Open Access

The number of layers in convolutional neural networks (CNN) is often overshot, when a convolutional neural network architecture is designed for an image-based task. These CNN-architectures are therefore unnecessarily costly to train and deploy. The increase in network-complexity also results in diminishing returns in terms of the predictive quality. The receptive field of a convolutional layer is strictly limiting the features it can process. We can consistently predict unproductive layers that will not contribute qualitatively to the test performance in a given CNN architecture, by analyzing the receptive field expansion over the network. Since the receptive field is a property of the architecture itself, this analysis does not require training the model. We refer to this analysis technique as Receptive Field Analysis (RFA). In this work, we demonstrate that RFA can be used to guide the optimization of CNN architectures by predicting the presence of unproductive layers.
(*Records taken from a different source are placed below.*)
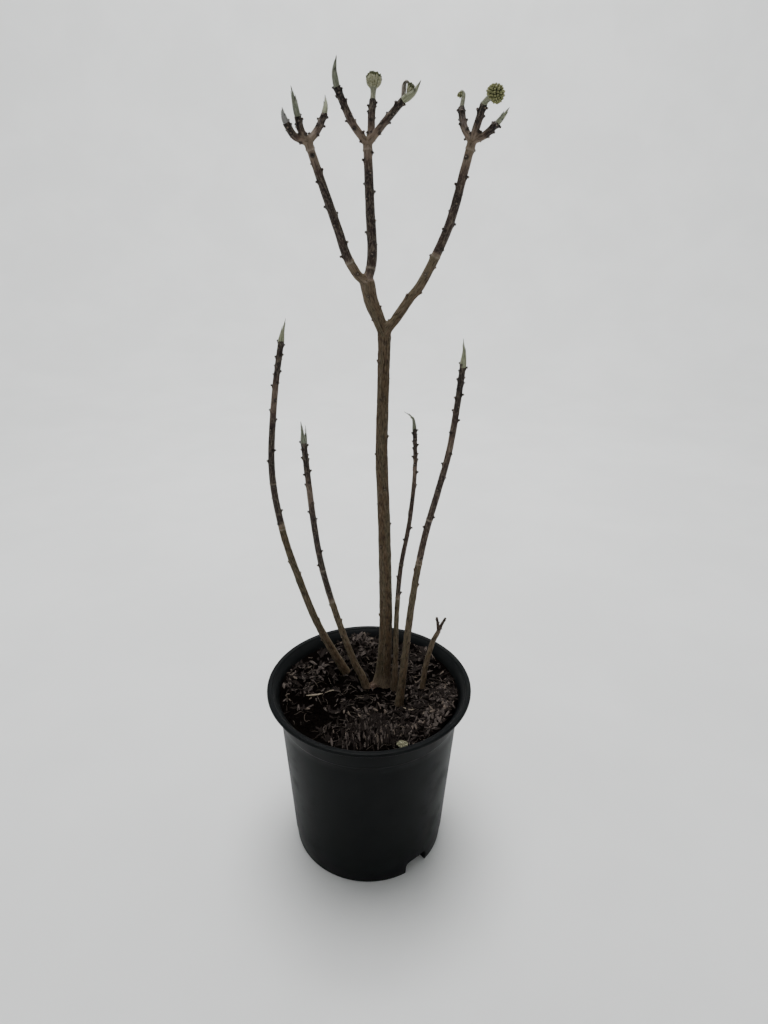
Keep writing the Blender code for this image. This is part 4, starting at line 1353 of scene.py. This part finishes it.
def silk_hairs(bud, rng):
    """Makers of fine hairs that lie along a bud and stand a little off it."""
    makers = []
    for _ in range(HAIRS_PER_BUD):
        share = rng.uniform(0.0, 0.8)
        angle = rng.uniform(0.0, math.tau)
        foot = bud.at(share, angle, 0.15)
        out = (foot - bud.at(share, angle, -1.0)).normalized()
        along = bud.route.along(bud.start + (bud.end - bud.start) * share)
        tip = foot + (along + out * rng.uniform(0.08, 0.4)).normalized() * rng.uniform(0.9, 1.8)
        makers.append(hair_spike(foot, tip))
    return makers


def hair_spike(foot, tip):
    """Maker of one hair, pointed at its tip."""
    def make(bm):
        way = tip - foot
        verts = bmesh.ops.create_cone(bm, cap_ends=True, segments=3, radius1=0.05, radius2=0.012,
                                      depth=way.length)["verts"]
        bmesh.ops.transform(bm, matrix=pointing((foot + tip) / 2, way), verts=verts)
    return make


def floret(foot, tip, radius, bow, rng):
    """A closed tube flower: slim at its foot and swollen towards its end."""
    stops = ((0.0, 0.35), (0.35, 0.5), (0.6, 0.72), (0.85, 0.95), (1.0, 0.6))
    route = Route((foot, (foot + tip) / 2 + bow, tip))
    spin = rng.uniform(0.0, math.tau)

    def make(bm):
        verts = bmesh.ops.create_uvsphere(bm, u_segments=8, v_segments=8, radius=1.0)["verts"]
        for vert in verts:
            share = (vert.co.z + 1.0) / 2
            flat = math.hypot(vert.co.x, vert.co.y)
            angle = math.atan2(vert.co.y, vert.co.x) + spin
            out = radius * between(stops, share) * min(flat * 1.6, 1.0)
            vert.co = frame_at(route, share * route.length) @ spoke(angle, out)
    return make


def floret_end(foot, tip, radius, long, rng):
    """The four closed lobes at the end of a tube flower."""
    way = (tip - foot).normalized()
    spin = rng.uniform(0.0, math.tau)

    def make(bm):
        verts = bmesh.ops.create_uvsphere(bm, u_segments=12, v_segments=7, radius=1.0)["verts"]
        for vert in verts:
            angle = math.atan2(vert.co.y, vert.co.x)
            lobe = 1.0 + 0.22 * math.cos(4 * angle + spin)
            vert.co.x *= radius * lobe
            vert.co.y *= radius * lobe
            vert.co.z *= radius * long
        middle = tip - way * radius * (long - 1.0) * 0.8
        bmesh.ops.transform(bm, matrix=pointing(middle, way), verts=verts)
    return make


def golden_cap(count, spread):
    """Directions spread evenly over a cap about Z, with the share of the way to its edge."""
    for number in range(count):
        share = (number + 0.5) / count
        polar = spread * math.sqrt(share)
        turn = number * GOLDEN_ANGLE
        yield share, Vector((math.sin(polar) * math.cos(turn), math.sin(polar) * math.sin(turn),
                             math.cos(polar)))


def rosette(centre, axis, radius, count, spread, fat, rng):
    """Ends of the florets of a ball: (foot, tip, radius, bow) of each."""
    turn_to = axis.to_track_quat("Z", "Y")
    middle = centre - axis * radius * 0.5
    for _, way in golden_cap(count, spread):
        tip = centre + turn_to @ way * radius * rng.uniform(0.95, 1.02)
        yield middle.lerp(tip, 0.3), tip, fat * rng.uniform(0.88, 1.1), Vector((0, 0, 0))


def goblet(foot, axis, height, width, count, fat, rng):
    """Ends of florets that fan out of one point into a flat-topped bowl."""
    turn_to = axis.to_track_quat("Z", "Y")
    for share, way in golden_cap(count, math.pi / 2):
        side = turn_to @ Vector((way.x, way.y, 0.0))
        out = side.normalized() * width * math.sqrt(share)
        top = height * (1.0 - 0.14 * share ** 1.5) * rng.uniform(0.90, 1.05)
        yield (foot + out * 0.18, foot + out + axis * top, fat * rng.uniform(0.88, 1.1),
               out * (0.14 + 0.08 * share))


def stalk(route, low, high):
    """Maker of a silky flower stalk with a waist, widening to its head."""
    def radius(distance):
        share = distance / route.length
        return (low + (high - low) * share ** 3) * (1.0 - 0.2 * math.sin(math.pi * share ** 0.8))

    def make(bm):
        tube(bm, route, radius, 0.0, route.length, 20, 0.6)
    return make


def heart(centre, radius):
    """Maker of the green heart under the florets of a ball."""
    def make(bm):
        bmesh.ops.create_icosphere(bm, subdivisions=3, radius=radius,
                                   matrix=Matrix.Translation(centre))
    return make


def build_buds(buds, tones):
    """The leaves of all buds, a piece for each tone, and their hairs."""
    rng = random.Random(SEEDS["buds"])
    leaves = {"green": [], "silver": [], "yellow": [], "brown": []}
    hairs = []
    for bud in buds:
        leaves[bud.tone] += wrapped_bud(bud, rng)
        hairs += silk_hairs(bud, rng)
    for tone, makers in leaves.items():
        piece = finished("bud_leaves_" + tone, gathered(makers, 12), tones["silk_" + tone], 60.0)
    finished("bud_hairs", gathered(hairs, 120), tones["hair"], 60.0)


def build_flowers(flowers, buds, tones):
    """Flower heads: stalks, and florets whose tubes and ends are pieces of their own tones."""
    rng = random.Random(SEEDS["flowers"])
    stalks, hearts = [], []
    florets = {"pale": [], "dark": []}
    for kind, root, place, size, along in flowers:
        axis = (place - root).normalized()
        if kind == "goblet":
            foot = place - axis * 6.6
            stalks.append(stalk(arched(root, foot + axis * 2.0, along), 2.5, 2.6))
            florets["pale"] += list(goblet(foot, axis, 11.2, 5.9, 50, 0.90, rng))
        elif kind == "rosette":
            stalks.append(stalk(arched(root, place - axis * 2.5, along), 2.4, 2.8))
            hearts.append(heart(place, size - 1.9))
            florets["dark"] += list(rosette(place, axis, size - 0.6, 88, math.radians(118.0),
                                            0.80, rng))
        elif kind == "nodding":
            hook = Route((root, place + Vector((2.0, -1.3, -2.8)), place + Vector((2.3, 0.0, 0.3)),
                          place + Vector((1.0, 0.6, 1.9)), place))
            stalks.append(stalk(hook, 1.9, size))
            hearts.append(heart(place, size))
            florets["dark"] += list(rosette(place, Vector((-0.6, -0.5, -0.6)).normalized(), 1.9, 22,
                                            math.radians(140.0), 0.5, rng))
        else:
            curl = Route((root, root + Vector((0.6, 1.1, 5.4)), root + Vector((0.8, 1.1, 10.0)),
                          root + Vector((2.6, 0.6, 12.3)), root + Vector((5.0, -0.4, 10.7))))
            horn = Route((root, root + Vector((7.8, -2.4, 5.1)), place))
            buds.append(Bud(horn, 0.0, horn.length, size, "yellow"))
            buds.append(Bud(curl, 0.0, curl.length, 1.5, "brown", CURL_SHAPE))
            stalks.append(stalk(Route((root, root + axis * 2.5, root + axis * 5.0)), 2.3, 3.2))
            florets["pale"] += list(goblet(root + Vector((3.4, -0.4, 3.6)),
                                           Vector((0.4, -0.14, 0.9)).normalized(), 7.4, 2.3, 16,
                                           0.78, rng))
    for tone, heads in florets.items():
        tubes = [floret(foot, tip, fat, bow, rng) for foot, tip, fat, bow in heads]
        ends = [floret_end(foot, tip, fat * 0.98, 2.6 if tone == "pale" else 1.25, rng)
                for foot, tip, fat, _ in heads]
        finished("floret_tubes_" + tone, gathered(tubes, 20), tones["tube_" + tone], 60.0)
        finished("floret_ends_" + tone, gathered(ends, 20), tones["end_" + tone], 60.0)
    finished("flower_stalks", gathered(stalks, 4), tones["stalk"], 60.0)
    finished("flower_hearts", gathered(hearts, 4), tones["end_pale"], 60.0)


# ---------------------------------------------------------------- set

def build_camera():
    data = bpy.data.cameras.new("camera")
    data.lens = FOCAL_LENGTH
    data.sensor_width = SENSOR
    data.shift_x, data.shift_y = SHIFT
    camera = placed("camera", data)
    camera.matrix_world = (Matrix.Translation(EYE)
                           @ Matrix.Rotation(math.radians(90.0 - LOOKING_DOWN), 4, "X")
                           @ Matrix.Rotation(math.radians(ROLL), 4, "Z"))
    bpy.context.scene.camera = camera


def build_floor():
    """A round pale floor that bends up into a wall on all sides, its faces turned inwards."""
    turns = [math.radians(step) for step in range(0, 91, 6)]
    line = [(FLOOR_FLAT + FLOOR_BEND * math.sin(turn), FLOOR_BEND * (1 - math.cos(turn)))
            for turn in turns]
    bm = turned([(0.0, 0.0), *line, (FLOOR_FLAT + FLOOR_BEND, WALL_TOP)], SET_SEGMENTS)
    bm.faces.ensure_lookup_table()
    if bm.faces[0].normal.z + bm.faces[1].normal.z < 0.0:
        bmesh.ops.reverse_faces(bm, faces=bm.faces)
    mesh = as_mesh("floor", bm)
    mesh.shade_smooth()
    mesh.materials.append(mottled("floor_paint", (0.78, 0.79, 0.785), (0.82, 0.83, 0.825), 0.004,
                                  0.85))
    floor = placed("floor", mesh)


def build_lights():
    """A dim even sky and broad soft lamps."""
    world = bpy.context.scene.world or bpy.data.worlds.new("world")
    bpy.context.scene.world = world
    world.use_nodes = True
    sky = world.node_tree.nodes["Background"]
    sky.inputs["Color"].default_value = SKY_COLOUR
    sky.inputs["Strength"].default_value = SKY_STRENGTH
    for name, (place, aim, size, power) in LAMPS.items():
        data = bpy.data.lights.new(name, "AREA")
        data.shape = "DISK"
        data.size = size
        data.energy = power
        lamp = placed(name, data)
        lamp.matrix_world = pointing(place, Vector(aim) - Vector(place), "-Z")


def make_tones():
    return {
        "pot": pot_plastic(),
        "crust": compost("compost_crust", (0.0016, 0.0010, 0.0008), (0.011, 0.007, 0.0055)),
        "grains": compost("compost_grains", (0.002, 0.0014, 0.0012), (0.013, 0.009, 0.007)),
        "soil": compost("compost_fill", (0.0016, 0.0010, 0.0008), (0.011, 0.007, 0.0055)),
        "bark_dark": bark_bits("bark_dark", (0.004, 0.003, 0.0026), (0.024, 0.017, 0.014)),
        "bark_mauve": bark_bits("bark_mauve", (0.018, 0.013, 0.011), (0.130, 0.108, 0.096)),
        "bark_tan": bark_bits("bark_tan", (0.045, 0.033, 0.025), (0.200, 0.165, 0.135)),
        "threads": mottled("root_threads", (0.040, 0.031, 0.024), (0.120, 0.098, 0.078)),
        "join": mottled("root_join", (0.030, 0.016, 0.010), (0.125, 0.078, 0.050)),
        "straw": mottled("straw", (0.16, 0.13, 0.09), (0.34, 0.29, 0.22)),
        "lichen": mottled("lichen", (0.035, 0.034, 0.020), (0.40, 0.39, 0.26), 1.6, 0.9),
        "bark": stem_bark(),
        "peg": mottled("scar_peg", (0.014, 0.010, 0.008), (0.065, 0.046, 0.036), 1.2, 0.7),
        "peg_old": mottled("scar_peg_old", (0.026, 0.018, 0.011), (0.085, 0.062, 0.040), 1.2, 0.75),
        "scar": mottled("scar_face", (0.075, 0.055, 0.042), (0.26, 0.21, 0.165), 1.6, 0.8),
        "silk_green": silk("silk_green", (0.075, 0.085, 0.050), (0.27, 0.28, 0.215)),
        "silk_silver": silk("silk_silver", (0.115, 0.110, 0.105), (0.36, 0.355, 0.34)),
        "silk_yellow": silk("silk_yellow", (0.130, 0.140, 0.075), (0.38, 0.39, 0.28)),
        "silk_brown": silk("silk_brown", (0.080, 0.065, 0.052), (0.30, 0.265, 0.225)),
        "hair": mottled("bud_hair", (0.32, 0.33, 0.28), (0.44, 0.44, 0.39), 0.8, 0.5),
        "tube_pale": mottled("floret_tube", (0.20, 0.20, 0.11), (0.44, 0.43, 0.30), 0.9, 0.55, 0.2),
        "end_pale": mottled("floret_end_green", (0.030, 0.036, 0.015), (0.14, 0.14, 0.07), 1.3),
        "tube_dark": mottled("floret_tube_green", (0.045, 0.052, 0.018), (0.14, 0.145, 0.060)),
        "end_dark": mottled("floret_end_yellow", (0.120, 0.124, 0.046), (0.34, 0.34, 0.17), 1.3),
        "stalk": mottled("flower_stalk", (0.13, 0.135, 0.085), (0.25, 0.25, 0.18), 0.9, 0.6, 0.3),
    }


def build():
    build_camera()
    build_floor()
    build_lights()
    tones = make_tones()
    build_pot(tones["pot"])
    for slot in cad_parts["soil"].material_slots:
        slot.material = tones["soil"]
    build_crust(tones["crust"])
    build_litter(tones)
    build_lichen(tones)
    limbs, buds, flowers = [], [], []
    boughs = build_frame(tones["bark"], limbs)
    build_shoots(tones["bark"], limbs, buds)
    build_stub(tones["bark"], limbs)
    build_heads(boughs, tones["bark"], limbs, buds, flowers)
    build_scars(limbs, tones)
    build_flowers(flowers, buds, tones)
    build_buds(buds, tones)


build()
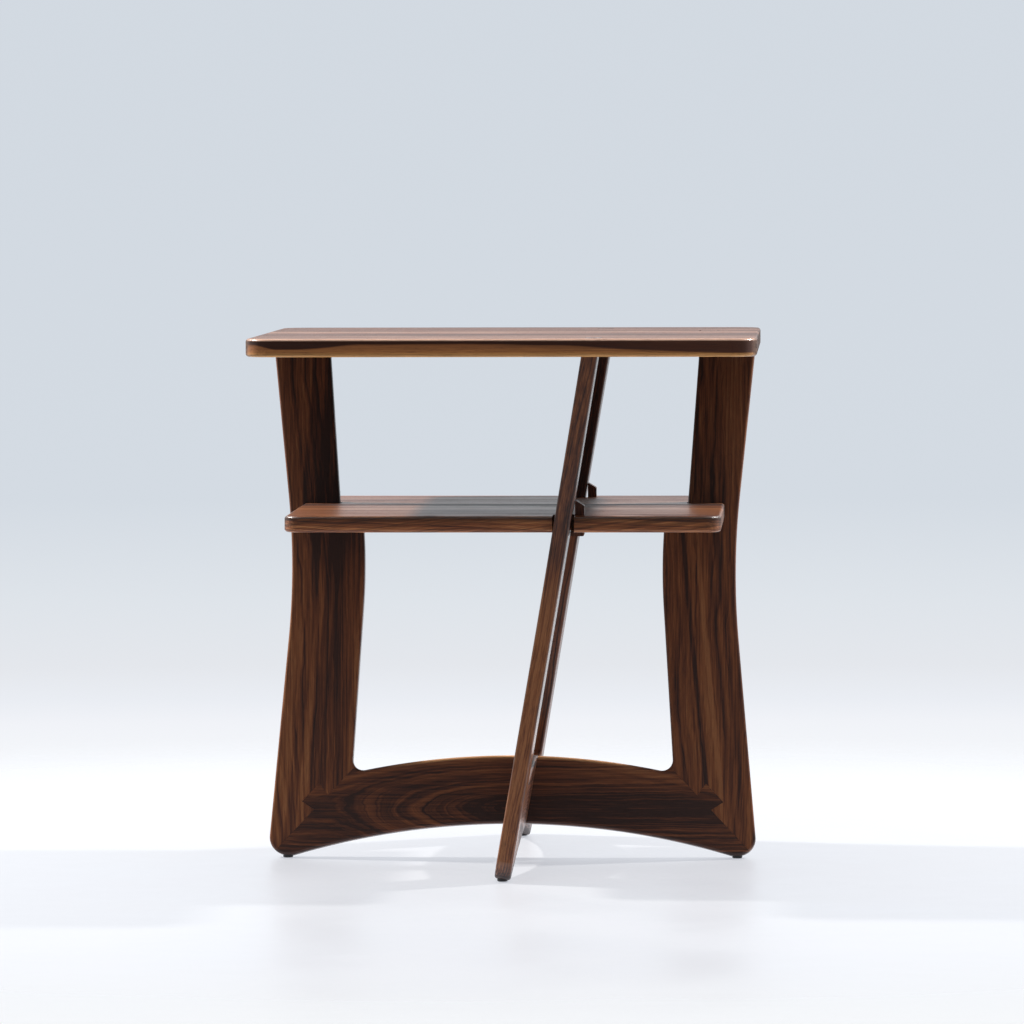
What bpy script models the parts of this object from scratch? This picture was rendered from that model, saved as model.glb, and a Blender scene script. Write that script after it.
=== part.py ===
"""Photo album stand: a square walnut stand of two leaning U-frames, lapped through each other at the floor,
with a shelf seated in the frames' waists and a top on wedged through tenons.

Frame: origin on the floor under the middle of the top, +X right, +Y to the back, +Z up, metres.
The main frame's boards lie along X and lean towards +Y. The cross frame is the same frame turned by
-90 degrees about Z, so that it lies along Y and leans towards +X.
"""

import math

import bmesh
import bpy
from mathutils import Matrix, Vector

MM = 0.001
GAP = 0.3 * MM                      # between pieces that touch
FAR = 700 * MM                      # past the end of everything, for cutters

# Overall
HEIGHT = 600 * MM
LEAN = math.radians(9.6)

# Top and shelf
TOP_SIDE = 564 * MM
TOP_THICK = 20 * MM
TOP_CORNER = 32 * MM
TOP_STAVES = 4
SHELF_SIDE = 484 * MM
SHELF_THICK = 18 * MM
SHELF_CORNER = 20 * MM
SHELF_TOP_Z = 403 * MM
SHELF_STAVES = 4
PANEL_ROUND = 3.5 * MM

# Frames: u runs along the foot line, w up the leaning board
BOARD = 18 * MM
BOARD_ROUND = 2.5 * MM
FOOT_U = 279.8 * MM                 # outer corner of a foot
FOOT_ROUND = 20 * MM
FOOT_W = 2.5 * MM                   # underside of a foot
WAIST_W = 334 * MM
WAIST_OUTER_U = 251.1 * MM
WAIST_INNER_U = 169.5 * MM
WAIST_OUTER_ROUND = 870 * MM
WAIST_INNER_ROUND = 700 * MM
HEAD_W = 612 * MM
HEAD_OUTER_U = 280 * MM
HEAD_INNER_U = 214.8 * MM
SEAT_U = 199.2 * MM                 # inner edge of the leg where the shelf sits
SEAT_EXTRA = 4 * MM                 # wood left above the seat before it is cut level
SEAT_START = 100 * MM               # cuts at the leg's inside start here, clear of the wood
CREST_W = 116.8 * MM                # top of the rail at the middle
CREST_RADIUS = 842 * MM
CREST_SPAN = 166 * MM               # half the width of the crest's arc
ARCH_W = 39 * MM                    # underside of the rail at the middle
ARCH_RADIUS = 876 * MM
ARCH_SPAN = 248 * MM                # half the width of the arch's arc
RAIL_CORNER_U = 184.1 * MM
RAIL_CORNER_ROUND = 12 * MM

# Stepped mitre between leg and rail, with a flared tongue on the rail
MITRE_INNER = Vector((181.2, 103.0)) * MM
MITRE_OUTER = Vector((271.5, 7.0)) * MM
TONGUE_START = 44 * MM              # from the inner corner, along the mitre
TONGUE_BASE = 23 * MM
TONGUE_LENGTH = 16.5 * MM
TONGUE_FLARE = 3 * MM

# Through tenons and their wedges
TENON_OUTER_U = 255.7 * MM
TENON_INNER_U = 212.7 * MM
WEDGE_DEPTH = 15 * MM
WEDGE_THICK = 2.6 * MM
WEDGE_TIP = 1.0 * MM
KERF = WEDGE_THICK + 2 * GAP

# Shelf notches and keys
NOTCH_LOW = 55.6 * MM               # the notch runs between these on the side that the leg leans to
NOTCH_HIGH = 79.8 * MM
KEY_THICK = 10 * MM
KEY_NEAR = 80.3 * MM                # the key's stem starts here
KEY_INNER_U = 202 * MM
KEY_OUTER_U = 222 * MM
KEY_FALL = math.radians(31)         # slope of the key's top
KEY_ABOVE = 17 * MM                 # above the shelf, at its higher side
KEY_BELOW = 5 * MM
HEEL_REACH = 5.5 * MM
KEY_ROUND = 2 * MM
POCKET_OVERLAP = 1 * MM             # the key's pocket runs this far into the notch

# Glides
GLIDE_U = 257 * MM
GLIDE_RADIUS = 5.8 * MM
GLIDE_HEIGHT = 5.2 * MM
GLIDE_FLAT_RADIUS = 4 * MM
GLIDE_CUP_RADIUS = 3.4 * MM
GLIDE_CHAMFER_Z = (0.8 * MM, 2.2 * MM)
GLIDE_CHAMFER = 0.5 * MM
GLIDE_FLOOR = 1.8 * MM
NAIL_HEAD_RADIUS = 3.0 * MM
NAIL_HEAD_THICK = 1.2 * MM
NAIL_RADIUS = 1.2 * MM
NAIL_TOP = 18 * MM
NAIL_POINT = 3.6 * MM
BELOW = -5 * MM                     # cutters start here, under the floor line
ROUND_SEGMENTS = 20

LEAN_SLOPE = math.tan(LEAN)
TOP_UNDER_Z = HEIGHT - TOP_THICK
SHELF_UNDER_Z = SHELF_TOP_Z - SHELF_THICK
SEAT_W = (SHELF_UNDER_Z + SEAT_EXTRA) / math.cos(LEAN)
CROSS_TURN = -math.pi / 2
RUN_ON = 60 * MM                    # how far the mitre's line runs on past the wood


# ---------------------------------------------------------------- scene and materials

def clear_scene():
    for obj in list(bpy.data.objects):
        bpy.data.objects.remove(obj)


def new_collection(name):
    collection = bpy.data.collections.new(name)
    bpy.context.scene.collection.children.link(collection)
    return collection


def new_material(name, colour, roughness, metallic=0.0):
    material = bpy.data.materials.new(name)
    material.use_nodes = True
    shader = material.node_tree.nodes["Principled BSDF"]
    shader.inputs["Base Color"].default_value = (*colour, 1.0)
    shader.inputs["Roughness"].default_value = roughness
    shader.inputs["Metallic"].default_value = metallic
    return material


clear_scene()
PARTS = new_collection("photo_album_stand")
CUTTERS = new_collection("cutters")
WALNUT_FRAME = new_material("walnut_frame", (0.125, 0.052, 0.028), 0.42)
WALNUT_TOP = new_material("walnut_top", (0.20, 0.095, 0.055), 0.36)
WALNUT_SHELF = new_material("walnut_shelf", (0.17, 0.08, 0.045), 0.36)
WALNUT_KEY = new_material("walnut_key", (0.09, 0.04, 0.022), 0.45)
BLACK_PLASTIC = new_material("black_plastic", (0.012, 0.012, 0.013), 0.4)
STEEL = new_material("steel", (0.55, 0.55, 0.56), 0.3, 1.0)


# ---------------------------------------------------------------- shape helpers

def as_cutter(obj):
    obj.hide_render = True
    obj.display_type = "WIRE"
    return obj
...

We show that RFA allows the deduction of design decisions and simple design strategies that reliably improve the parameter efficiency of the model on the given task. We further demonstrate that these RFA-guided strategies can reliably improve the predictive performance, computational efficiency or strike a balance between the two. Finally, we show that RFA can also be used to define an interval of feasible input resolutions for any modern architecture, in which the model will operate with high efficiency, while being able to extract any pattern from the image. This allows practitioners to pick efficient input resolutions when adapting models for novel tasks.